╭─ RECORD EXCERPTS

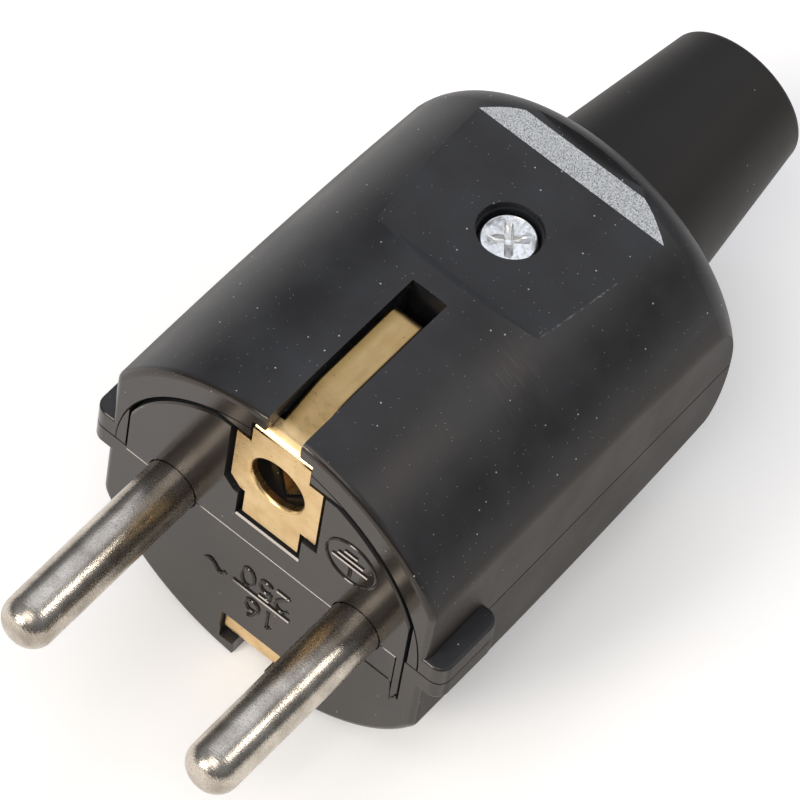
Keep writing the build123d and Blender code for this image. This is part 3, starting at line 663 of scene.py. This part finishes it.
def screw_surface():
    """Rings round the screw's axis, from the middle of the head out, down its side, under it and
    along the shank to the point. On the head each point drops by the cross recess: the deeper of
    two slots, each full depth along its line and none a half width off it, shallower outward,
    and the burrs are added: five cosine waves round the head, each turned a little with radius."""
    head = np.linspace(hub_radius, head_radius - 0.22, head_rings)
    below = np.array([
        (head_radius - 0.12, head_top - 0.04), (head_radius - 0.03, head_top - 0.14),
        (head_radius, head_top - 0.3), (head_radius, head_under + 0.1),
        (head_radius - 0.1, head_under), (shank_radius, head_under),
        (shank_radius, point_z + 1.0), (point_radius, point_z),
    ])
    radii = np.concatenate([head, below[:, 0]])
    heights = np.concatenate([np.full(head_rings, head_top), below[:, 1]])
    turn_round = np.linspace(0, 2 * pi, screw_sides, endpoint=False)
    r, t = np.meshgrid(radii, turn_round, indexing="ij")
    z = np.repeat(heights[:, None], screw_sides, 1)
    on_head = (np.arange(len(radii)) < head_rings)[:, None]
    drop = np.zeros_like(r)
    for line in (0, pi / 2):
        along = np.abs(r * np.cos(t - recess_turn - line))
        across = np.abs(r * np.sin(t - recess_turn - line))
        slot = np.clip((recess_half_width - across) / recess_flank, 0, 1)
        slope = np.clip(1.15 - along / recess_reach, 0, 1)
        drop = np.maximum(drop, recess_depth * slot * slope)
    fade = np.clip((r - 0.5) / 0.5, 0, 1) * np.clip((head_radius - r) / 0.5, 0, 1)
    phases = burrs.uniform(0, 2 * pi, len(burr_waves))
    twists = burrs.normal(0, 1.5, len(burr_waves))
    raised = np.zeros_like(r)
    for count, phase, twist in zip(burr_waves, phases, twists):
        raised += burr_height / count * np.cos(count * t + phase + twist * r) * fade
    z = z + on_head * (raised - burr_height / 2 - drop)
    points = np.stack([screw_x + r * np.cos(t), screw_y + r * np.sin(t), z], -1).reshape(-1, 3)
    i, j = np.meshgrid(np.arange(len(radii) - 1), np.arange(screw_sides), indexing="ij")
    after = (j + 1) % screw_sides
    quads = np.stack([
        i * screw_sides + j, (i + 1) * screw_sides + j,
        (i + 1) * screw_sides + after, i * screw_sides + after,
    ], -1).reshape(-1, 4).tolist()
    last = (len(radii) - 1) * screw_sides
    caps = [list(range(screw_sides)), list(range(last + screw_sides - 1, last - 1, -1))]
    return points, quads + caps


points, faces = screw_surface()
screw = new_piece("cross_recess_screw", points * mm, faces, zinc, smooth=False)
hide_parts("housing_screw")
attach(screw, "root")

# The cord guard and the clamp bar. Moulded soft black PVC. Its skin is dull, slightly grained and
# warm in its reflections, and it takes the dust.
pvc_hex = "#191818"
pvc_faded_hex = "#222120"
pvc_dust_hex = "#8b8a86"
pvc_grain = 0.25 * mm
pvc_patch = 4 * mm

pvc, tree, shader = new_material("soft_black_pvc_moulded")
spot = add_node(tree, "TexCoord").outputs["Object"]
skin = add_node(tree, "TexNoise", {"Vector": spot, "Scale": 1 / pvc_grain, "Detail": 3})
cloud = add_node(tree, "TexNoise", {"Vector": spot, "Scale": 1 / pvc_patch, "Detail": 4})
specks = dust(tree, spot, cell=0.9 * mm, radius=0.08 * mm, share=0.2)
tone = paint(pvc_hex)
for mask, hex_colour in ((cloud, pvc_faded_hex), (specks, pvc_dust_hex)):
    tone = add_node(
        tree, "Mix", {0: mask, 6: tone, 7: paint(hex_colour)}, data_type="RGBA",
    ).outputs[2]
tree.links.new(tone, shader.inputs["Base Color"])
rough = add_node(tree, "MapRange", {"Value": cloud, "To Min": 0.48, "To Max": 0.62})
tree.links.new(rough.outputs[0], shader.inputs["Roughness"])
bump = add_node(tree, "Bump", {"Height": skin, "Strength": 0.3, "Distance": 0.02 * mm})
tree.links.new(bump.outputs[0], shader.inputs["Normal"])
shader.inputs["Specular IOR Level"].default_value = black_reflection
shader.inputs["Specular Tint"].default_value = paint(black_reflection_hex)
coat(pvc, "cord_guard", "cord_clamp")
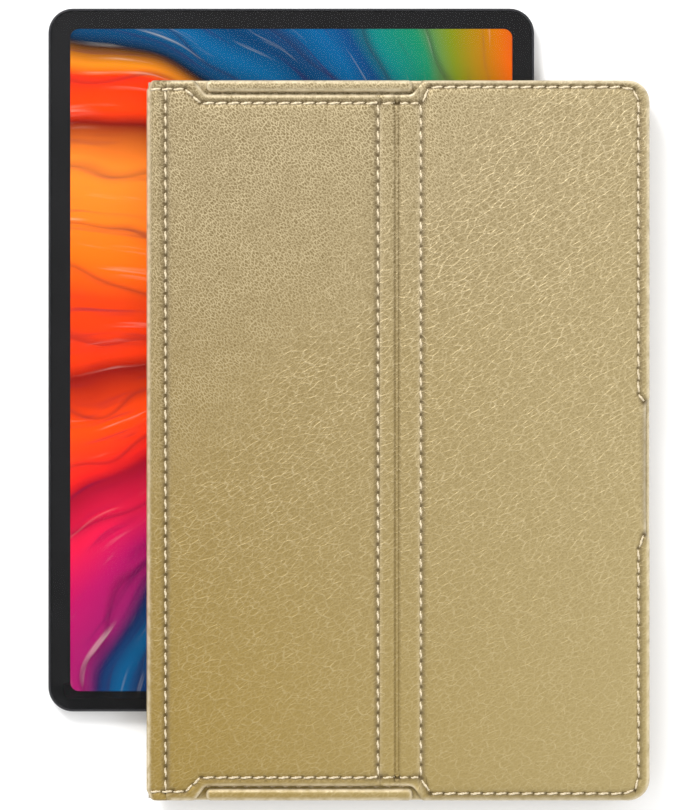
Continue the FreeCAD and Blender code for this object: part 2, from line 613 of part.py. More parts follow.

╰─

> INSTRUCTIONS FOR THE TASK
Report only the number of lines in the records that include the word "code".

> SOLUTION TO THE EXERCISE
2